The IDA 6 were put on disciplinary probation and Columbia Spectator gave the case much publicity. Then the Columbia SDS underground newspaper hit the campus.
The right-wing white Columbia students and jocks who had attacked us in April 1967 when we protested U.S. Marine recruitment on campus began to panic at seeing how much sympathetic publicity Columbia’s New Left was receiving. They issued a leaflet which asked “Will Mark Rudd be Columbia’s new dean?” and called upon the Columbia Administration to ban Columbia SDS and be hard-line in repressing New Left campus activism. After Columbia SDS announced that an anti-repression demonstration would be held at noon on April 23rd, leaflets circulated around campus which hinted that there might be a replay of the April 1967 right-wing attack on Columbia SDS people.
A well-attended Columbia SDS general assembly meeting was held in Fayerweather Hall to plan our strategy for the April 23, 1968 sundial rally and demonstration. Bill and Ray sat near the front of the classroom in which the meeting was held, listening and observing, while the 100 white SDS people debated possible tactics. Bill and Ray only attended Columbia SDS meetings between 1966 and 1968 when they expected that genuine white radical action might soon follow the meeting.
Frivolously, a guy who had been active in PL circles and the Columbia SDS Labor Committee, named Komm, proposed that we march into Low Library on April 23rd to confront Kirk and then call for a student strike to shut down classes. Mark and the other New Left action-faction people—and even the praxis-axis people—all agreed with the proposal to march into Low Library and confront Kirk, but felt it was too premature to call for a student strike, until we saw how many students turned out for the confrontation in Low Library.

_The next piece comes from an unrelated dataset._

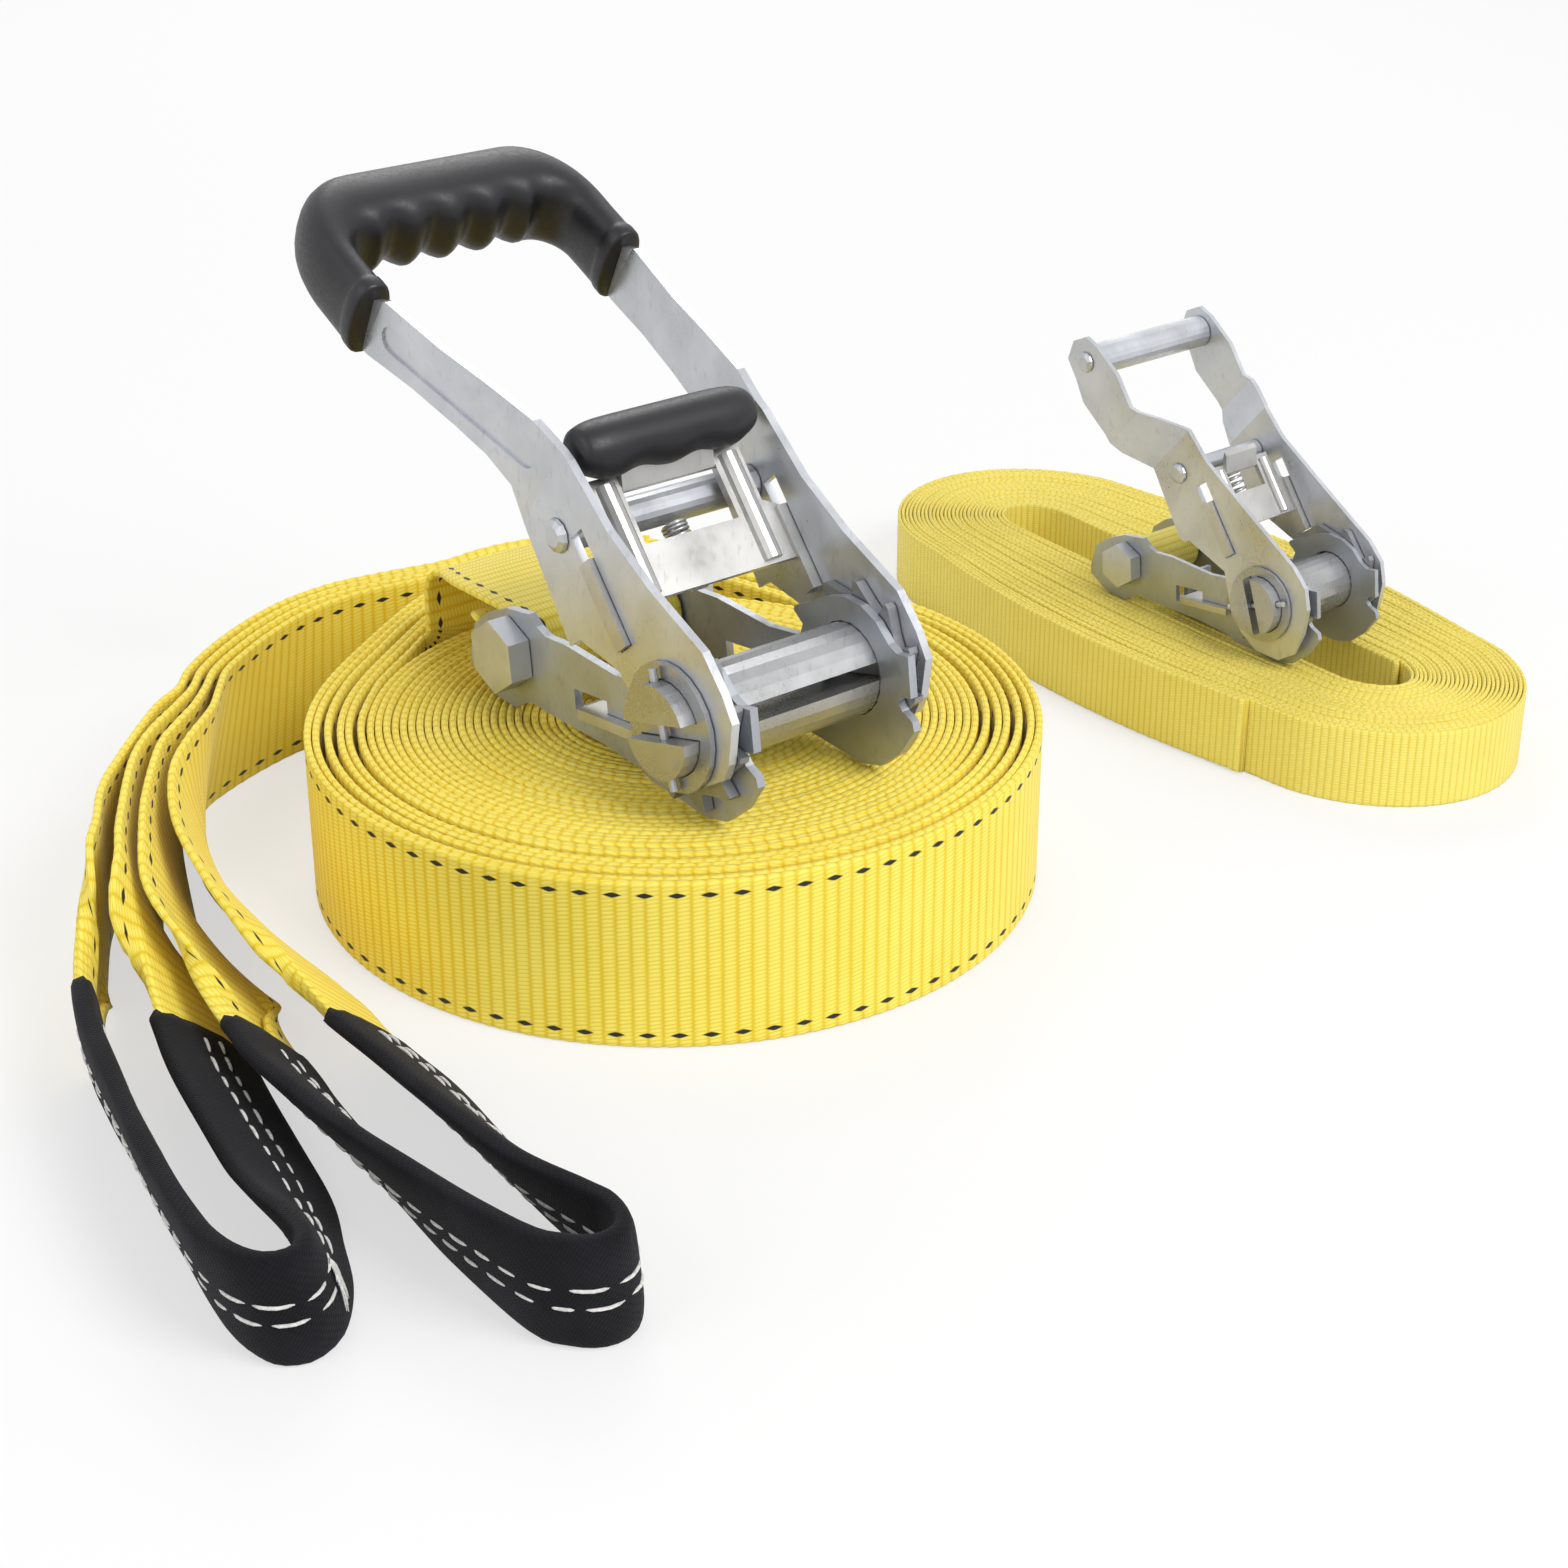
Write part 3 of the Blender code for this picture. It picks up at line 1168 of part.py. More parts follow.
def handle_pieces(kind, handle, name):
    """The lever's two arms, the tube and rivet between them, and its grip."""
    plate_in, plate_out, wheel_in, wheel_out, arm_in, arm_out, disc_in, disc_out = layers(kind)
    gap = Sizes.touch_gap
    slide = Sizes.sliding_gap
    long = kind.handle_length
    table = LONG_ARM_OUTLINE_SHARES if kind.rubber_grip else SHORT_ARM_OUTLINE_SHARES
    level, bottom, top, tip, web_start, ear_end = pawl_profile(kind)
    half = kind.ear_height / 2.0 + slide
    turn = math.radians(kind.pawl_tilt)
    slot = [(y * math.cos(turn) - z * math.sin(turn), y * math.sin(turn) + z * math.cos(turn))
            for y, z in box_loop(tip - slide, ear_end + kind.pawl_travel + slide, level - half, level + half)]
    rivet_hole = circle(kind.rivet_radius + gap, SMALL_ROUND_SEGMENTS, (kind.rivet_reach, 0.0))
    holes = [circle(kind.shaft_radius + gap, ROUND_SEGMENTS), slot, rivet_hole]
    grip_in = arm_in + kind.arm_splay
    grip_out = arm_out + kind.arm_splay
    if not kind.rubber_grip:
        holes.append(circle(kind.rivet_radius + gap, SMALL_ROUND_SEGMENTS, (long, 0.0)))
    for side, label in ((-1.0, "near"), (1.0, "far")):
        arm(kind, name + "_handle_arm_" + label, side, handle, table, holes)
    half_tube = arm_in - gap
    inner = kind.rivet_radius + gap
    at_rivet = (0.0, kind.rivet_reach, 0.0)
    tube = turned([(-half_tube, inner), (-half_tube, kind.spacer_radius), (half_tube, kind.spacer_radius),
                   (half_tube, inner)], TUBE_SEGMENTS)
    body(name + "_handle_spacer", moved(tube, at_rivet), ZINC, handle, smooth=True)
    body(name + "_handle_rivet", riveted(kind, arm_out, at_rivet), ZINC, handle, smooth=True)
    if kind.rubber_grip:
        rubber_grip(kind, handle, name, grip_in, grip_out, table)
        return
    half_tube = grip_in - gap
    at_grip = (0.0, long, 0.0)
    tube = turned([(-half_tube, inner), (-half_tube, kind.grip_bar_radius), (half_tube, kind.grip_bar_radius),
                   (half_tube, inner)], TUBE_SEGMENTS)
    body(name + "_grip_tube", moved(tube, at_grip), ZINC, handle, smooth=True)
    body(name + "_grip_rivet", riveted(kind, grip_out, at_grip), ZINC, handle, smooth=True)


def rubber_grip(kind, handle, name, grip_in, grip_out, table):
    """The U-shaped rubber grip over both arm ends, with a steel rod through its bar."""
    gap = Sizes.touch_gap
    long = kind.handle_length
    middle = (grip_in + grip_out) / 2.0
    start, bend, bar = (Vector((0.0, y * long, z * long)) for y, z in
                        (LEG_START_SHARES, LEG_MIDDLE_SHARES, GRIP_CENTRE_SHARES))
    corner = kind.grip_corner
    tall = kind.grip_radius
    thin = kind.grip_leg_radius
    stations = []
    for share in (0.0, 0.12, 0.55, 1.0):
        place = start.lerp(bend, share)
        shrink = GRIP_MOUTH_SHARE if share == 0.0 else 1.0
        stations.append((Vector((-middle, place.y, place.z)), thin * shrink, tall * shrink, 0.0))
    for step in range(1, 7):
        angle = math.pi / 2.0 * step / 7.0
        place = bend.lerp(bar, math.sin(angle))
        x = -middle + corner * (1.0 - math.cos(angle))
        grown = thin + (tall - thin) * step / 7.0
        stations.append((Vector((x, place.y, place.z)), grown, tall, 0.0))
    waves = kind.grip_waves
    run = middle - corner
    count = waves * 2
    for step in range(count + 1):
        share = step / count
        dip = kind.grip_wave * 0.5 * (1.0 - math.cos(2.0 * math.pi * waves * share / 2.0))
        stations.append((Vector((-run + run * share, bar.y, bar.z)), tall, tall, dip))
    mirrored = [(Vector((-p.x, p.y, p.z)), a, b, dip) for p, a, b, dip in stations[-2::-1]]
    stations += mirrored
    normal = (bar - start).cross(Vector((1.0, 0.0, 0.0))).normalized()
    if normal.z < 0.0:
        normal = -normal
    rings = []
    last = len(stations) - 1
    for i, (place, a, b, dip) in enumerate(stations):
        ahead = (stations[min(i + 1, last)][0] - stations[max(i - 1, 0)][0]).normalized()
        inward = normal.cross(ahead).normalized()
        ring = []
        for u, v in circle(1.0, SMALL_ROUND_SEGMENTS):
            soft_u = math.copysign(abs(u) ** 0.8, u)
            soft_v = math.copysign(abs(v) ** 0.8, v)
            low = max(0.0, (u * 0.7 - v * 0.7))
            ring.append(place + inward * soft_u * (a - dip * low) + normal * soft_v * (b - dip * low))
        rings.append(ring)
    grip = body(name + "_handle_grip", swept(rings), RUBBER, handle, smooth=True)
    tongue = [point for point in sized(table, long) if point[0] > start.y - kind.arm_splay]
    grown = grow_outline(tongue, gap)
    pockets = [prism([grown], side * (grip_in - gap), side * (grip_out + gap)) for side in (-1.0, 1.0)]
    bore = rod((-grip_in, bar.y, bar.z), (grip_in, bar.y, bar.z), kind.grip_bar_radius + gap)
    joined(grip, pockets + [bore], "DIFFERENCE")
    rod_end = grip_in - gap
    body(name + "_grip_rod", rod((-rod_end, bar.y, bar.z), (rod_end, bar.y, bar.z), kind.grip_bar_radius),
         DARK_ZINC, handle, smooth=True)


def grow_outline(loop, grow):
    """An outline moved outward by a clearance."""
    count = len(loop)
    centre = Vector((sum(y for y, z in loop) / count, sum(z for y, z in loop) / count))
    area = sum(loop[i][0] * loop[(i + 1) % count][1] - loop[(i + 1) % count][0] * loop[i][1]
               for i in range(count))
    sign = 1.0 if area > 0.0 else -1.0
    result = []
    for i in range(count):
        before, here, after = (Vector(loop[(i + k) % count]) for k in (-1, 0, 1))
        one = (here - before).normalized()
        two = (after - here).normalized()
        normal = Vector((one.y + two.y, -one.x - two.x)) * sign
        scale = max(0.5, normal.length_squared / 2.0)
        result.append(tuple(here + normal * (grow / scale)))
    return result


def ratchet(kind, parent):
    """Build one whole ratchet and return its spool's place."""
    place = (kind.place[0], kind.place[1], spool_height(kind))
    name = kind.name
    base = empty(name + "_ratchet", parent, place, turn=kind.bearing)
    frame = empty(name + "_frame", base, tilt=-kind.frame_droop)
    spool = empty(name + "_spool", base)
    handle = empty(name + "_handle", base, tilt=kind.handle_lift)
    frame_pieces(kind, frame, name)
    lock_pieces(kind, frame, name)
    spool_pieces(kind, spool, name)
    handle_pieces(kind, handle, name)
    drive_pieces(kind, handle, name)
    return place


def main():
    for old in list(bpy.data.objects):
        bpy.data.objects.remove(old)
    root = empty("slackline_set")
    main_place = ratchet(MainRatchet, root)
    small_place = ratchet(SmallRatchet, root)
    main_webbing(root, main_place)
    teaching_webbing(root, small_place)
    bpy.context.view_layer.update()
    corners = []
    for item in bpy.data.objects:
        if item.type == "MESH":
            corners += [item.matrix_world @ vert.co for vert in item.data.vertices]
    low = [min(corner[k] for corner in corners) for k in range(3)]
    high = [max(corner[k] for corner in corners) for k in range(3)]
    root.location = (-(low[0] + high[0]) / 2.0, -(low[1] + high[1]) / 2.0, -low[2])
    bpy.context.view_layer.update()
    print("moved to the middle by", [round(value, 6) for value in root.location])
    for item in bpy.data.objects:
        if item.type == "EMPTY":
            axes = item.matrix_world.to_3x3()
            print(item.name, [round(v, 6) for v in item.matrix_world.translation],
                  "X", [round(v, 6) for v in axes.col[0]], "Y", [round(v, 6) for v in axes.col[1]])


main()
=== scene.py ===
# %% [markdown] This lesson dresses a slackline set: a wide yellow webbing wound on edge into a round
# coil with two sewn eyes, a long-lever ratchet lying on it, and a narrow line wound into an oval with a
# small ratchet. Metal parts keep their solids and get a finish, while webbing, sleeves, rubber and
# springs are modelled again here in full.

# %% Load the frame
import math

import bpy
import numpy as np
from mathutils import Matrix, Vector
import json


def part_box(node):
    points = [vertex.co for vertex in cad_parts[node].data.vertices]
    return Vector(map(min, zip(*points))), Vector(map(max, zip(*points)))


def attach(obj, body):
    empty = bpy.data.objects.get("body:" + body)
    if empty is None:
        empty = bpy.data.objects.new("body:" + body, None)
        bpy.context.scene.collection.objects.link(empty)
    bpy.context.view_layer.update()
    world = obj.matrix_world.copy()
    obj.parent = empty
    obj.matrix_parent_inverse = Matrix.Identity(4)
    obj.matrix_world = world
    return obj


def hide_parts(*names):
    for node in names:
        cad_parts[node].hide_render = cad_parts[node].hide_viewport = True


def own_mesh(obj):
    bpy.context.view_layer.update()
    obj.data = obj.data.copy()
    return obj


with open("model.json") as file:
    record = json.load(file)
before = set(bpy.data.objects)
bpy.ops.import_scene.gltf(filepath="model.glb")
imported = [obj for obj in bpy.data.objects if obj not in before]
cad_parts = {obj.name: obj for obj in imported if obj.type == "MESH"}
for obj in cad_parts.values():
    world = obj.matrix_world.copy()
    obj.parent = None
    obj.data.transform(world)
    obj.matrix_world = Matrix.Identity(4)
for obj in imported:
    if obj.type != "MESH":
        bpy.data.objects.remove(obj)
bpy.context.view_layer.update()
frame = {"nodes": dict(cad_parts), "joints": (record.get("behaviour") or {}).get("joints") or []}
MM = 0.001

# %% [markdown]
# The wide line is one band, 50 mm by 2.2 mm, wound on edge. The solids say where its outer turns lie,
# so the same few sizes are written again here and give the distance of a turn from the coil's middle.
# The last two turns leave room for the ratchet's strap and bulge out at the back.

# %% Sizes of the wide line and its coil
LINE_WIDTH = 50.0 * MM
LINE_THICKNESS = 2.2 * MM
COIL_RADIUS = 108.5 * MM
CORE_RADIUS = 3.2 * MM
SOLID_LOOPS = 16
LOOSE_TURNS = 2
SOLID_THICKNESS = 5.2 * MM
STRAP_ROOM = 3.3 * MM
ROOM_TURNS = 0.2
COIL_PITCH = (COIL_RADIUS - SOLID_THICKNESS / 2.0 - CORE_RADIUS - LOOSE_TURNS * STRAP_ROOM) / SOLID_LOOPS
END_BEARING = 50.0
BULGE = 28.5 * MM
BULGE_BEARINGS = (40.0, 178.0)
BULGE_POWER = 4
SMALL_TURN = 0.001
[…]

We held some debate about what our substantive demands would be and agreed on the 3 substantive demands: 1. An open hearing for the IDA 6; 2. An end to Columbia’s ties to the IDA; and 3. An end to Columbia’s construction of the “Jim Crow” gymnasium in Morningside Park. We did not include any anti-sexist demands on the Columbia Administration because no demands on the Columbia Administration were yet being raised by either liberal or radical women in 1968, even though the author of Sexual Politics—Kate Millet—was working on her book as a Columbia graduate student while Columbia SDS was attempting to mobilize Barnard and Columbia students to actually fight against the patriarchal Columbia Administration of the patriarchal corporate university. (Ironically, many of the same white liberal democratic women students who did not put forth autonomous feminist demands on the Columbia Administration in 1968 would later place sole blame for the lack of 1960s anti-sexist struggle on the male chauvinism of “patriarchal New Left” men, when they became feminist academics in the 1970s at the patriarchal U.S. corporate universities).

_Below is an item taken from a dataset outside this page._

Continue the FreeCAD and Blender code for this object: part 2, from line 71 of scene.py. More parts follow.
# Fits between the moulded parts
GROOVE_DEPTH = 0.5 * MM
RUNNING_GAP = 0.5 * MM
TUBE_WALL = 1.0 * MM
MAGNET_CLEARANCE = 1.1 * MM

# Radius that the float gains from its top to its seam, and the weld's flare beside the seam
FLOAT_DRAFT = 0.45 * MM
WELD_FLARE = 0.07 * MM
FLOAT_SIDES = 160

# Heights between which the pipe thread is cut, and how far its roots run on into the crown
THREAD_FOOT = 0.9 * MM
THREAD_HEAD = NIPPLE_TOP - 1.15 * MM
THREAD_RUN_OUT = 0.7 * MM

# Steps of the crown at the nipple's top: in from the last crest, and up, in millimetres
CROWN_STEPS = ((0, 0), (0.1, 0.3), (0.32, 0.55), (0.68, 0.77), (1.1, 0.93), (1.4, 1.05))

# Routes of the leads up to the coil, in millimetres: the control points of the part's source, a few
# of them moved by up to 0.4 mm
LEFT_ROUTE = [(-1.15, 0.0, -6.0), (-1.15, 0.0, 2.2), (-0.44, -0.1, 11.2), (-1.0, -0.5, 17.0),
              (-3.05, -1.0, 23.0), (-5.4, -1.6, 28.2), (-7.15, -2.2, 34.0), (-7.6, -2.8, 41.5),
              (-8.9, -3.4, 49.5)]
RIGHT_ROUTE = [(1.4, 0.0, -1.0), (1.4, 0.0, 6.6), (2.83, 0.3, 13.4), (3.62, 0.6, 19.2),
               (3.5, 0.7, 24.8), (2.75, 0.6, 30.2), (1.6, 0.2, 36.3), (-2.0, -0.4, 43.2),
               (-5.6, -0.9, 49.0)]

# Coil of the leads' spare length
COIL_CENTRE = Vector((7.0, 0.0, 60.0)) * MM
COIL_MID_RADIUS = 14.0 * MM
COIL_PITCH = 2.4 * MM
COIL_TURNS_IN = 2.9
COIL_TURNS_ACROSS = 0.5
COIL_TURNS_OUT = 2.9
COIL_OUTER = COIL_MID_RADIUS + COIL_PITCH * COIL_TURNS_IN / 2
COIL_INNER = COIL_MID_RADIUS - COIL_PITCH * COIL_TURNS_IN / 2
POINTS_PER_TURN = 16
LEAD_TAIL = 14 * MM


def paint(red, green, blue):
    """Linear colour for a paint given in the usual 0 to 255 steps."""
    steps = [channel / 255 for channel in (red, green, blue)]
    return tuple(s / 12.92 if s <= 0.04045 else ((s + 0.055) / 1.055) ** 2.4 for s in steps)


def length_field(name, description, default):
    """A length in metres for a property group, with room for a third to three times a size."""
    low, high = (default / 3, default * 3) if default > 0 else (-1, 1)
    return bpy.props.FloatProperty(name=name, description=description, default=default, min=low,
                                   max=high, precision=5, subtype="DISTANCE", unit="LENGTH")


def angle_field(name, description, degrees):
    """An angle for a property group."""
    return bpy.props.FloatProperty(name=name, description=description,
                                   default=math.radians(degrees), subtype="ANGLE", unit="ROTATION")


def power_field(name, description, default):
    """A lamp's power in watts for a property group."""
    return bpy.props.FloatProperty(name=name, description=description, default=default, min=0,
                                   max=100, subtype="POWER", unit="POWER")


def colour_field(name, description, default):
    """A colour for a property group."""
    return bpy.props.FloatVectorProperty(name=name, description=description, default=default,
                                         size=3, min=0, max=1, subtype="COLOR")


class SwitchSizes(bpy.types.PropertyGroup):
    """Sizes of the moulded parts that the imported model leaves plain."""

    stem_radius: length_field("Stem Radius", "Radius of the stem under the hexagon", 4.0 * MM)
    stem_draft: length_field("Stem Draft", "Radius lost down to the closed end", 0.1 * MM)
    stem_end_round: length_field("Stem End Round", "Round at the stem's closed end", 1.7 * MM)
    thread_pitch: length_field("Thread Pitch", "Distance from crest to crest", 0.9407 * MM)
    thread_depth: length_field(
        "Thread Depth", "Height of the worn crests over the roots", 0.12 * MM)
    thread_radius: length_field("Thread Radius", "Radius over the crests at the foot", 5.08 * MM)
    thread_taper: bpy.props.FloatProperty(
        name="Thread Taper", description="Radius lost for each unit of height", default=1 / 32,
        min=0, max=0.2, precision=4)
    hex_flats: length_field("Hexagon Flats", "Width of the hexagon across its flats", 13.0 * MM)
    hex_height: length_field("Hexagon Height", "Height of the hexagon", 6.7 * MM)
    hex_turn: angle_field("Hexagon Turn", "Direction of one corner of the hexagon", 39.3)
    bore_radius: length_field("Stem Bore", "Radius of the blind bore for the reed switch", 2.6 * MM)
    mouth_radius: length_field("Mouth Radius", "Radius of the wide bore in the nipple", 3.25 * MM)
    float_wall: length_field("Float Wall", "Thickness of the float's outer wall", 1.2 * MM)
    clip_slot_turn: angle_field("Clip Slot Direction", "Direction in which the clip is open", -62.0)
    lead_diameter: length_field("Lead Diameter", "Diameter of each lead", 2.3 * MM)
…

Before the meeting ended in a state of excitement and anticipation, Mark made the following comment: “The usual life span for a leftist organization at Columbia is two years. Columbia SDS is approaching the end of its second year. And we may not survive the Administration’s attempt to repress us. But let’s fight for our right to be free and our right to act politically on this campus as Columbia SDS, for as long as we can.”
A paper had been passed around for volunteers to sit behind the Columbia SDS table on Low Plaza on April 23, 1968 and I signed up for the 12 to 1 p.m. slot. Consequently, I was the last Columbia SDS activist to be at the table before the sundial rally turned into the student revolt, and a new political situation suddenly developed on Columbia’s campus.
Before the 9 o’clock classes were to start on April 23, 1968, some other SDS activists and I went inside the classrooms of Hamilton Hall and chalked up all the blackboards with the following message:
CONFRONT KIRK
HIGH NOON
TODAY, APRIL 23, 1968
Meanwhile, Mark had re-printed a copy of the right-wing leaflet that threatened to bust up our Columbia SDS rally, which now contained humorous, hand-written comments that he had written in the margin of the right-wing leaflet. Some of these “annotated” threatening right-wing leaflets were then circulated and posted around campus by Columbia SDS activists.
There was tension on the campus. A few days before, I had spoken with the head of Harlem CORE, Victor Solomon, briefly, as I sat behind a Columbia SDS table on Broadway and W. 116th St. He was going to meet with some students on campus with regard to stopping the gymnasium project. On the night before the April 23, 1968 noon demo a last-minute alliance was finally forged between Columbia SDS and the Student Afro-American Society [SAS] at Columbia. The Student Afro-American Society’s new leader, Cicero, was scheduled to join the IDA 6 in speaking on the sundial at high noon on the following day.